Perhaps it’s telling that White analogizes his relationship with the Royals to a divorce. In the beginning, you’re furious. You’re raw. But then you either find something new or drown. You either move on or let sadness turn to depression. David Glass hosts a group of local politicians in his suite every opening day. That’s what White went for this year. He saw Dan Glass — the owner’s son, team president, and man White most directly feuded with — and exchanged pleasantries. On Monday, White downplayed the idea that this represented a significant step.
"I still talk to my ex-wife, you know?" he says.
Eric Hosmer returns to Cincinnati, where he spent a few formative summers playing amateur ball for the legendary Midland program.
Hosmer enjoyed the experience in Jupiter, and he felt Midland offered a unique opportunity. So he and Deven Marrero, his close friend at American Heritage High and a future first-round pick of the Red Sox, packed their bags for the southwestern edge of Ohio in the summer of 2007. The two players moved in with Hiler, who lived with his wife about 15 minutes outside the city. Midway through the summer, the house added another occupant: a burly right-hander from Connecticut named Matt Harvey, who became an All-Star pitcher with the Mets.
The teenagers were obsessed with baseball.
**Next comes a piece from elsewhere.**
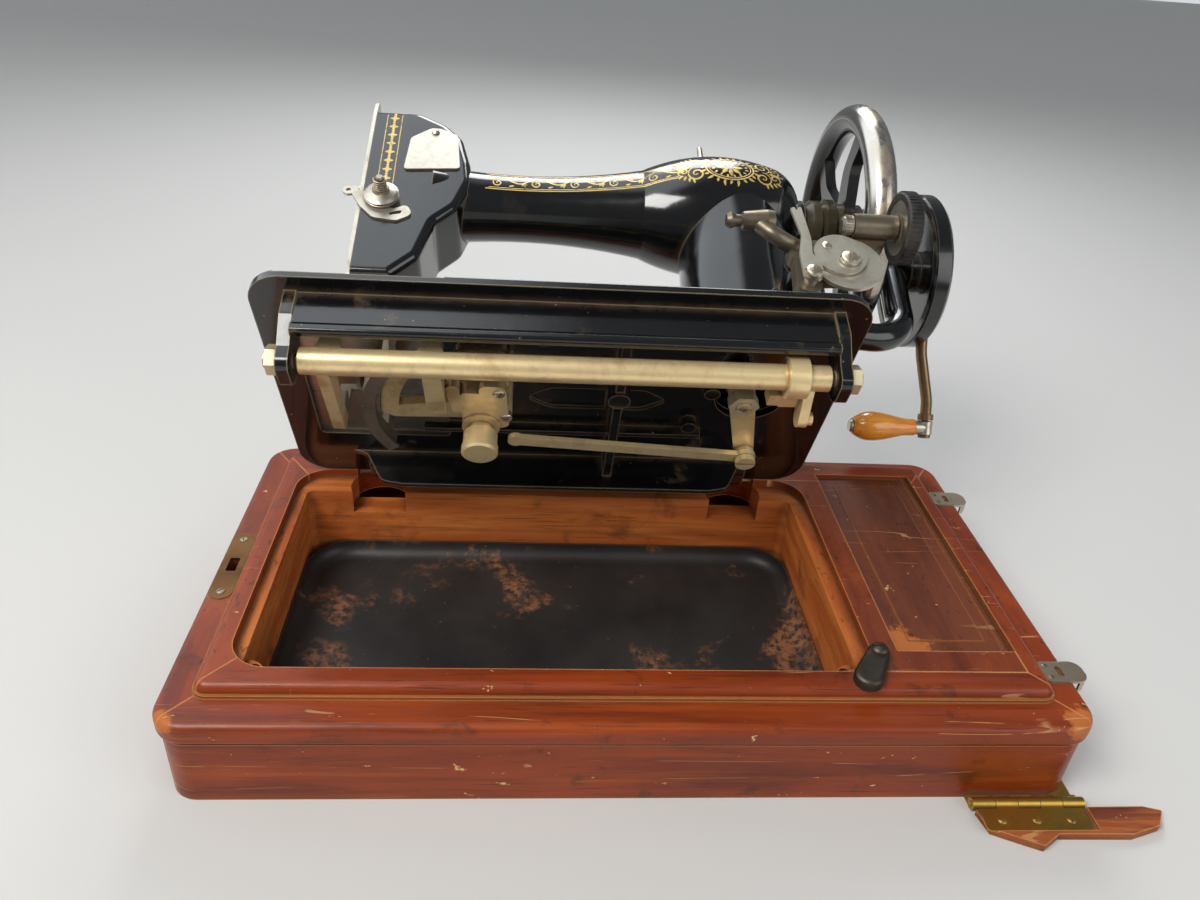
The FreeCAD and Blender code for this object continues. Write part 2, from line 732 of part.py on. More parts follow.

They played most days of the week, attended Reds games when they had the chance and spent hours thumbing the controls of Hiler’s Xbox. In between, they helped with the household chores.
"My neighbor comes out one day and I’ve got Harvey edging the lawn, Hosmer running the lawn mower, Marrero running the bush trimmer," Hiler said. "My neighbor says, ‘Do you mind if I get a picture of this? This is about $400 million you’re paying for yard work.’"
KCUR's Gina Kauffman writes how proud she discovered she was as a Royals fan after reading Filip Bondy's new book "The Pine Tar Game." (h/t Gross(est))
Everything about the Royals is in sharp contrast to the Yankees, and Bondy weaves a compelling narrative about a Shakespearean-caliber rivalry between the teams, as much about team identity as it is about technicalities like pine tar on bats. It’s also a rivalry most of Kansas City seems to have forgotten. It comes down to entitlement versus humility, a squad of well-paid mercenaries versus a team of hard-working loyalists, the center of the universe versus a remote Cowtown.
I love New York, but it’s a city where people simply assume everything is a little better than its equivalent somewhere else. And that is why, when the Royals are winning, everyone, even in New York, needs to recognize that David is beating Goliath. That’s a glorious triumph to behold, even for someone who’s not watching the game.
More people watched Friday's Royals game in Kansas City, than all the over-the-air channels combined.
The Royals Sunday Night Baseball game was the highest-rated ESPN baseball game in any market in six years, drawing a 19.8 in Kansas City.
The September 13 game in Baltimore has been made a Sunday Night Baseball game for ESPN.
Ryan O'Hearn was named Carolina League Player of the Week.
Live streaming is coming for Royals baseball games, as long as you have a cable subscription.
Dave Cameron at Fangraphs looks at the collapse of the Nationals.
Jon Bois thinks participation trophies are pretty good.
Here's your SB Nation 2015 Fantasy Football Guide.
Sports Illustrated writes about sexual harassment of female sports writers.
Facebook wants you to start blogging, so get workin' in your mom's basement.
A joke-stealer from Twitter has his Comedy Central deal fall apart after he is called out.
Teenage girls are playing video games, you just won't hear about it.
Norm MacDonald is the new Colonel Sanders. We are all Colonel Sanders.
Stephen Colbert gives a sneak peek of his new late-night show for CBS for GQ magazine.
Your song of the day is William Shatner with "Common People."